§ TASK DIRECTIONS
The data below must be copied in full and without any change.

§ RECORD LIST
--- Start ---

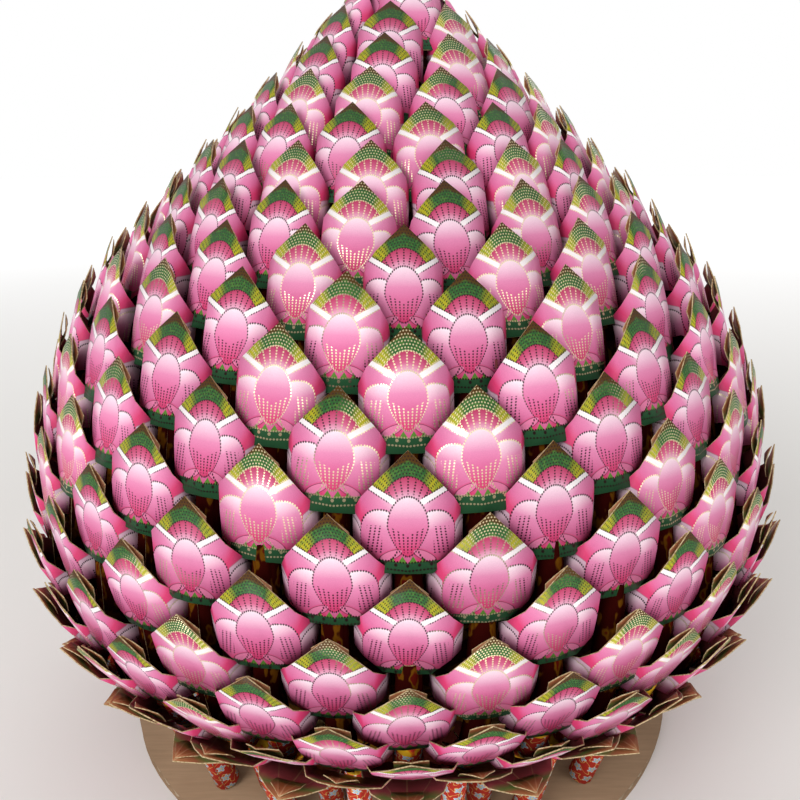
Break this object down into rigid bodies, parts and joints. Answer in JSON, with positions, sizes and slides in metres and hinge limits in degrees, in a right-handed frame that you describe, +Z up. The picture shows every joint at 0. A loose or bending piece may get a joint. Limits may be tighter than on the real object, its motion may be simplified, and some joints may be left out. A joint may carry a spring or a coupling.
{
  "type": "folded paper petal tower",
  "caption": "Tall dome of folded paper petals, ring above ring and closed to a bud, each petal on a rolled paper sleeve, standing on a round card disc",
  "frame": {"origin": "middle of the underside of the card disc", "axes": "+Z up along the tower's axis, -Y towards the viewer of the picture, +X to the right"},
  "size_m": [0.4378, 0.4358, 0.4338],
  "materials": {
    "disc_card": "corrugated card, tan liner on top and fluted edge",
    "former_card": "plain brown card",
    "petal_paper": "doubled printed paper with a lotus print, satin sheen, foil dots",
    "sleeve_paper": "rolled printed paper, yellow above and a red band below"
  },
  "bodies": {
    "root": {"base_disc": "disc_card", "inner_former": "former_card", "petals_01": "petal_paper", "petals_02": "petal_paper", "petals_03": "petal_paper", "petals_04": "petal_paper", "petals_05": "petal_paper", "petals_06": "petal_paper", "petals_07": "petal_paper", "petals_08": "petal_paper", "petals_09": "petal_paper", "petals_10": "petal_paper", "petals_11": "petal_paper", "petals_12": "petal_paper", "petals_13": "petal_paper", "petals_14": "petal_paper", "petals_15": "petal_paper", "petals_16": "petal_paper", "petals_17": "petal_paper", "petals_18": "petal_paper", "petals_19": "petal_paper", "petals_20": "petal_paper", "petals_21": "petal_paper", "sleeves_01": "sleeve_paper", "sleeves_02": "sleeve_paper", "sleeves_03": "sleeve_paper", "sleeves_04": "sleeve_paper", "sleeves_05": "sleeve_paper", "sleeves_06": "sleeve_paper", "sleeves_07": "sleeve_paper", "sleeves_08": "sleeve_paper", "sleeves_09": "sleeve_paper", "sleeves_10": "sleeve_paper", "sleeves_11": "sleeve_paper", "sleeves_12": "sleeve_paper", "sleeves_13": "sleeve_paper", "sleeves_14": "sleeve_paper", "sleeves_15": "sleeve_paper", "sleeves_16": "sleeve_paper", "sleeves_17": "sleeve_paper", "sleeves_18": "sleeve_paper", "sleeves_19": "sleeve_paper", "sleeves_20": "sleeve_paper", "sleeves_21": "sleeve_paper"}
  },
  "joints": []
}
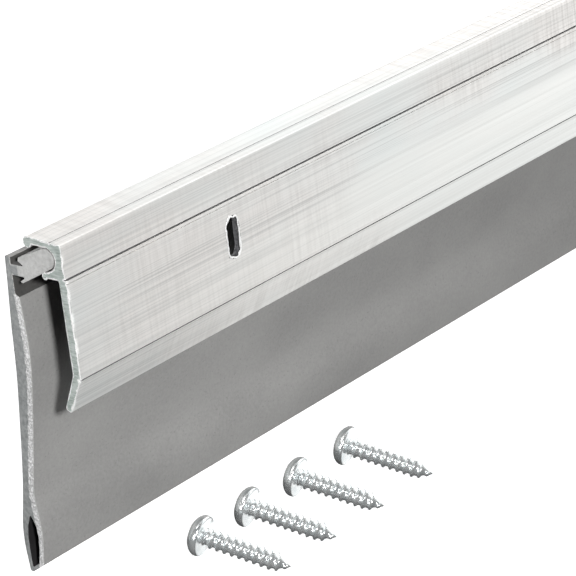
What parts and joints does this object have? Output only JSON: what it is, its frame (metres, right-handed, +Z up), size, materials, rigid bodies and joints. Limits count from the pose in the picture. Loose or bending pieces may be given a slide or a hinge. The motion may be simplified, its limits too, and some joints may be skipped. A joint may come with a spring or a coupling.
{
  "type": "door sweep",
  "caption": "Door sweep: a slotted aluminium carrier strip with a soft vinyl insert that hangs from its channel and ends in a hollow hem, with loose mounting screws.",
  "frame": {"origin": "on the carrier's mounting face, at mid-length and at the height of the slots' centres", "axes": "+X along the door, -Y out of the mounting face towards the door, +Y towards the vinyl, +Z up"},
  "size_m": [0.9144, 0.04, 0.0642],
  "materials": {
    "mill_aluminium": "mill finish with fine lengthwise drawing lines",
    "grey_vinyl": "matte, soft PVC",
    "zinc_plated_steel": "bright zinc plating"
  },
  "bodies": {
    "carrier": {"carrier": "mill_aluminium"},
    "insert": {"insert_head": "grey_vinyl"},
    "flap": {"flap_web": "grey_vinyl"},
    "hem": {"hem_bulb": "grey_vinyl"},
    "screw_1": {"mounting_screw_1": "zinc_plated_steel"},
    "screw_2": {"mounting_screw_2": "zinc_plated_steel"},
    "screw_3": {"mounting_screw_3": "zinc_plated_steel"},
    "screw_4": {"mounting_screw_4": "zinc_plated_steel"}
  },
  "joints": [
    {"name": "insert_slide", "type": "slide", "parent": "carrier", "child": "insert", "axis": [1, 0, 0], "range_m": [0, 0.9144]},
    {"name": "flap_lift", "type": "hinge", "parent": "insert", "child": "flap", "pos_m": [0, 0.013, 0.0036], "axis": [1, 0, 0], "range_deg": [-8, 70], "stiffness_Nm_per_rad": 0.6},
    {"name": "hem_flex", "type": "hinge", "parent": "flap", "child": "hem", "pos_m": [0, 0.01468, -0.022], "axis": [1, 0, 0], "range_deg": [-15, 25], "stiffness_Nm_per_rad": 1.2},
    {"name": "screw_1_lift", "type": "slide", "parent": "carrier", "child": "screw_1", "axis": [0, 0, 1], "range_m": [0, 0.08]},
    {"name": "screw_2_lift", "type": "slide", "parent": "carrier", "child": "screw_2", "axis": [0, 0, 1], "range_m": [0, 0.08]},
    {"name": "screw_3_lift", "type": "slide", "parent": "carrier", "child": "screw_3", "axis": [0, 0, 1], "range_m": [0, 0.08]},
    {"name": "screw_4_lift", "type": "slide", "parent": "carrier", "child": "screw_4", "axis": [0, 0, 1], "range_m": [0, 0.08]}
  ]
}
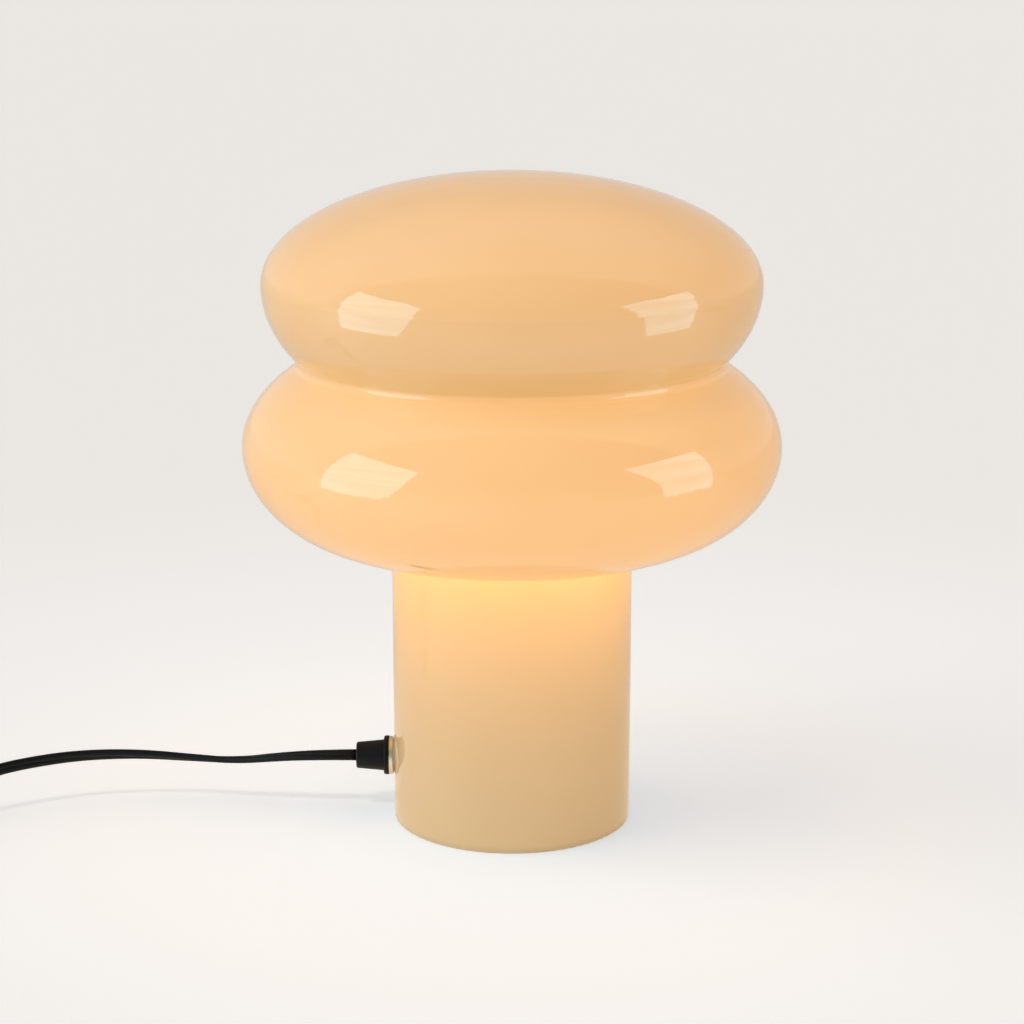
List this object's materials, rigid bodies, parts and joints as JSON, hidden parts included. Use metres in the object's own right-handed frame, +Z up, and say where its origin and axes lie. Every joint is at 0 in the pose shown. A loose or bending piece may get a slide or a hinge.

--- End ---

§ THE COMPLETED TASK
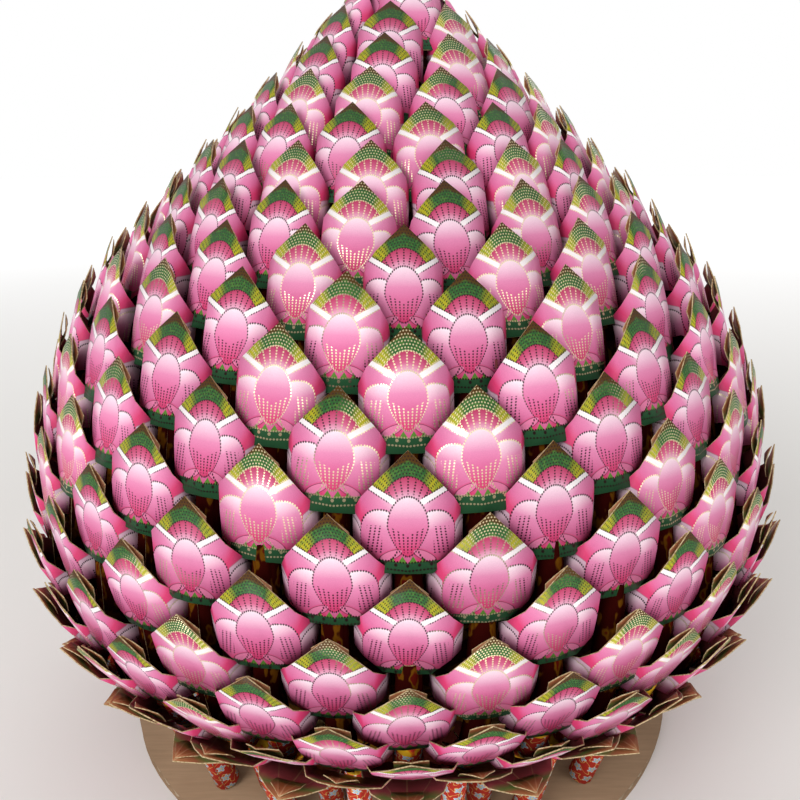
Break this object down into rigid bodies, parts and joints. Answer in JSON, with positions, sizes and slides in metres and hinge limits in degrees, in a right-handed frame that you describe, +Z up. The picture shows every joint at 0. A loose or bending piece may get a joint. Limits may be tighter than on the real object, its motion may be simplified, and some joints may be left out. A joint may carry a spring or a coupling.
{
  "type": "folded paper petal tower",
  "caption": "Tall dome of folded paper petals, ring above ring and closed to a bud, each petal on a rolled paper sleeve, standing on a round card disc",
  "frame": {"origin": "middle of the underside of the card disc", "axes": "+Z up along the tower's axis, -Y towards the viewer of the picture, +X to the right"},
  "size_m": [0.4378, 0.4358, 0.4338],
  "materials": {
    "disc_card": "corrugated card, tan liner on top and fluted edge",
    "former_card": "plain brown card",
    "petal_paper": "doubled printed paper with a lotus print, satin sheen, foil dots",
    "sleeve_paper": "rolled printed paper, yellow above and a red band below"
  },
  "bodies": {
    "root": {"base_disc": "disc_card", "inner_former": "former_card", "petals_01": "petal_paper", "petals_02": "petal_paper", "petals_03": "petal_paper", "petals_04": "petal_paper", "petals_05": "petal_paper", "petals_06": "petal_paper", "petals_07": "petal_paper", "petals_08": "petal_paper", "petals_09": "petal_paper", "petals_10": "petal_paper", "petals_11": "petal_paper", "petals_12": "petal_paper", "petals_13": "petal_paper", "petals_14": "petal_paper", "petals_15": "petal_paper", "petals_16": "petal_paper", "petals_17": "petal_paper", "petals_18": "petal_paper", "petals_19": "petal_paper", "petals_20": "petal_paper", "petals_21": "petal_paper", "sleeves_01": "sleeve_paper", "sleeves_02": "sleeve_paper", "sleeves_03": "sleeve_paper", "sleeves_04": "sleeve_paper", "sleeves_05": "sleeve_paper", "sleeves_06": "sleeve_paper", "sleeves_07": "sleeve_paper", "sleeves_08": "sleeve_paper", "sleeves_09": "sleeve_paper", "sleeves_10": "sleeve_paper", "sleeves_11": "sleeve_paper", "sleeves_12": "sleeve_paper", "sleeves_13": "sleeve_paper", "sleeves_14": "sleeve_paper", "sleeves_15": "sleeve_paper", "sleeves_16": "sleeve_paper", "sleeves_17": "sleeve_paper", "sleeves_18": "sleeve_paper", "sleeves_19": "sleeve_paper", "sleeves_20": "sleeve_paper", "sleeves_21": "sleeve_paper"}
  },
  "joints": []
}
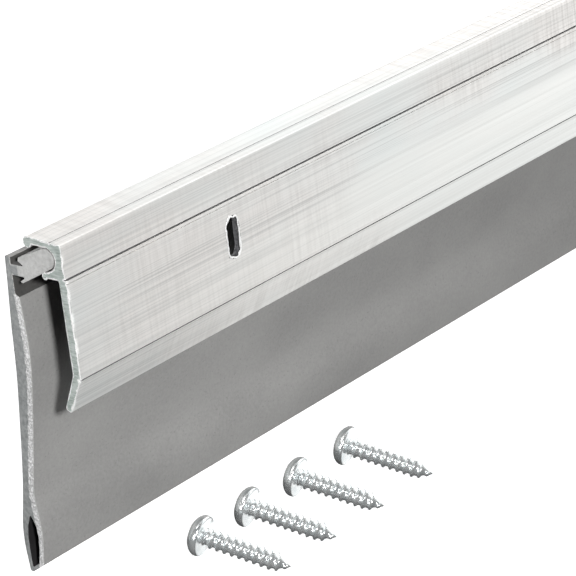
What parts and joints does this object have? Output only JSON: what it is, its frame (metres, right-handed, +Z up), size, materials, rigid bodies and joints. Limits count from the pose in the picture. Loose or bending pieces may be given a slide or a hinge. The motion may be simplified, its limits too, and some joints may be skipped. A joint may come with a spring or a coupling.
{
  "type": "door sweep",
  "caption": "Door sweep: a slotted aluminium carrier strip with a soft vinyl insert that hangs from its channel and ends in a hollow hem, with loose mounting screws.",
  "frame": {"origin": "on the carrier's mounting face, at mid-length and at the height of the slots' centres", "axes": "+X along the door, -Y out of the mounting face towards the door, +Y towards the vinyl, +Z up"},
  "size_m": [0.9144, 0.04, 0.0642],
  "materials": {
    "mill_aluminium": "mill finish with fine lengthwise drawing lines",
    "grey_vinyl": "matte, soft PVC",
    "zinc_plated_steel": "bright zinc plating"
  },
  "bodies": {
    "carrier": {"carrier": "mill_aluminium"},
    "insert": {"insert_head": "grey_vinyl"},
    "flap": {"flap_web": "grey_vinyl"},
    "hem": {"hem_bulb": "grey_vinyl"},
    "screw_1": {"mounting_screw_1": "zinc_plated_steel"},
    "screw_2": {"mounting_screw_2": "zinc_plated_steel"},
    "screw_3": {"mounting_screw_3": "zinc_plated_steel"},
    "screw_4": {"mounting_screw_4": "zinc_plated_steel"}
  },
  "joints": [
    {"name": "insert_slide", "type": "slide", "parent": "carrier", "child": "insert", "axis": [1, 0, 0], "range_m": [0, 0.9144]},
    {"name": "flap_lift", "type": "hinge", "parent": "insert", "child": "flap", "pos_m": [0, 0.013, 0.0036], "axis": [1, 0, 0], "range_deg": [-8, 70], "stiffness_Nm_per_rad": 0.6},
    {"name": "hem_flex", "type": "hinge", "parent": "flap", "child": "hem", "pos_m": [0, 0.01468, -0.022], "axis": [1, 0, 0], "range_deg": [-15, 25], "stiffness_Nm_per_rad": 1.2},
    {"name": "screw_1_lift", "type": "slide", "parent": "carrier", "child": "screw_1", "axis": [0, 0, 1], "range_m": [0, 0.08]},
    {"name": "screw_2_lift", "type": "slide", "parent": "carrier", "child": "screw_2", "axis": [0, 0, 1], "range_m": [0, 0.08]},
    {"name": "screw_3_lift", "type": "slide", "parent": "carrier", "child": "screw_3", "axis": [0, 0, 1], "range_m": [0, 0.08]},
    {"name": "screw_4_lift", "type": "slide", "parent": "carrier", "child": "screw_4", "axis": [0, 0, 1], "range_m": [0, 0.08]}
  ]
}
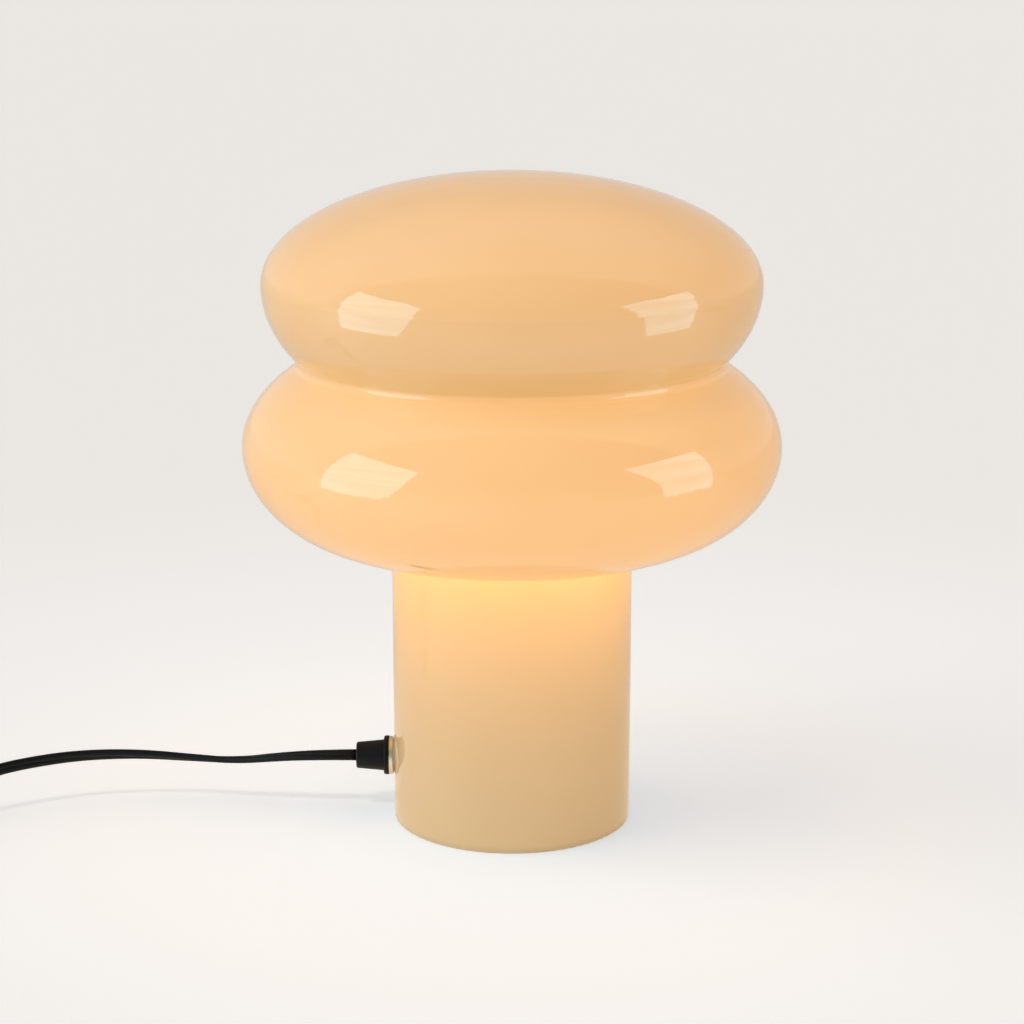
List this object's materials, rigid bodies, parts and joints as JSON, hidden parts included. Use metres in the object's own right-handed frame, +Z up, and say where its origin and axes lie. Every joint is at 0 in the pose shown. A loose or bending piece may get a slide or a hinge.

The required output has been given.